Regarding Lane being in danger of crossing the 30 percent default rate on student loans for three consecutive years, the Board of Education members appeared to breathe a collective sigh of relief when Spilde reported that Lane may not be in danger of losing federal student loan funding after all.

Preliminary data shows that students from the 2012 cohort will likely have a default rate under the critical 30 percent threshold. Additionally, it may be possible to reduce the 2011 cohort default rate to under 30 percent by removing 31 borrowers from the calculation because the U.S. Department of Education has no record of them. Either way, Lane’s default rate would not be over 30 percent three years in a row.

Spilde thanked Director of Financial Aid Helen Faith and her team for their work in analyzing the data, commenting that searching for mistakes is intense and tedious work.

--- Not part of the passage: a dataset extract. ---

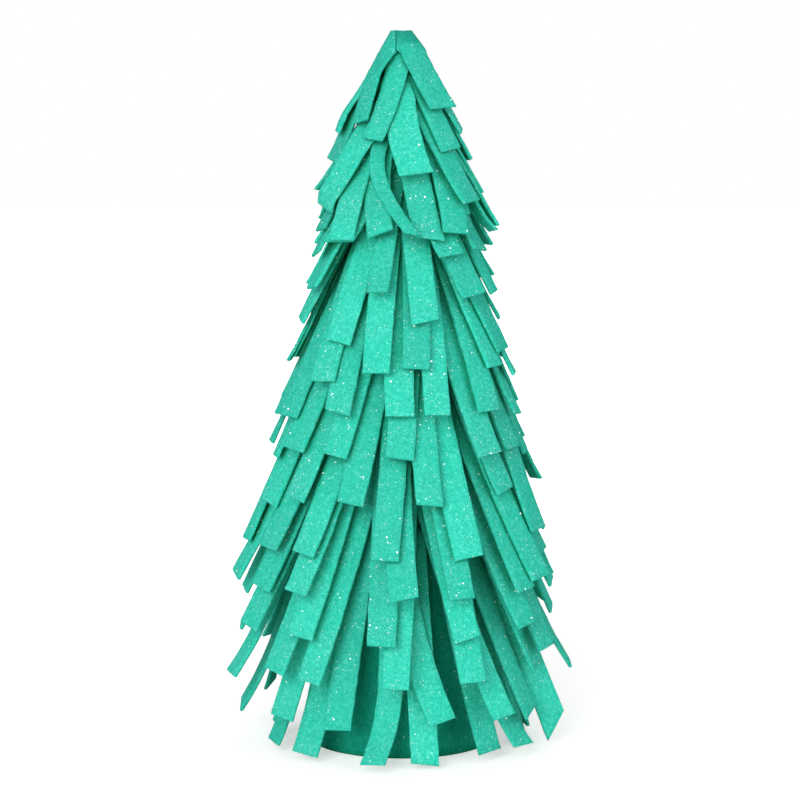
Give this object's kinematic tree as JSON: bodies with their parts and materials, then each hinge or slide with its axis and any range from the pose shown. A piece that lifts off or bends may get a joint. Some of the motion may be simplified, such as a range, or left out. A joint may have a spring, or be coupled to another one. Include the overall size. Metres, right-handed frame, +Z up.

So far at board meetings writing instructors have been the most vocal in complaining about increased class sizes.

At the January meeting, however, media arts photography instructor of 31 years Dan Welton has his say.

Welton said that when he started teaching at Lane he had 15 students in his classes. Since then, he added, cameras have become more complex which means it takes much more time to teach just the basics of camera operation.

“Now I am expected to teach 27 students in what is called enhanced [classes], which is a euphemism for overcrowding,” Welton said, adding that his workload has not doubled. It has tripled.

He said that the way he is expected to teach photography is not feasible and that he can no longer offer students individual support.

Welton emphasized that cutting sections means decreased class availability for students. He said that for the college this results in a self-fulfilling prophecy where enrollments keep going down.

Regarding the effect on students who are in larger classes Welton said “I had a student last term who said I feel like I’m going to Lane Cattle College. I’m being herded into overcrowded pens, stuff fed and not being helped.”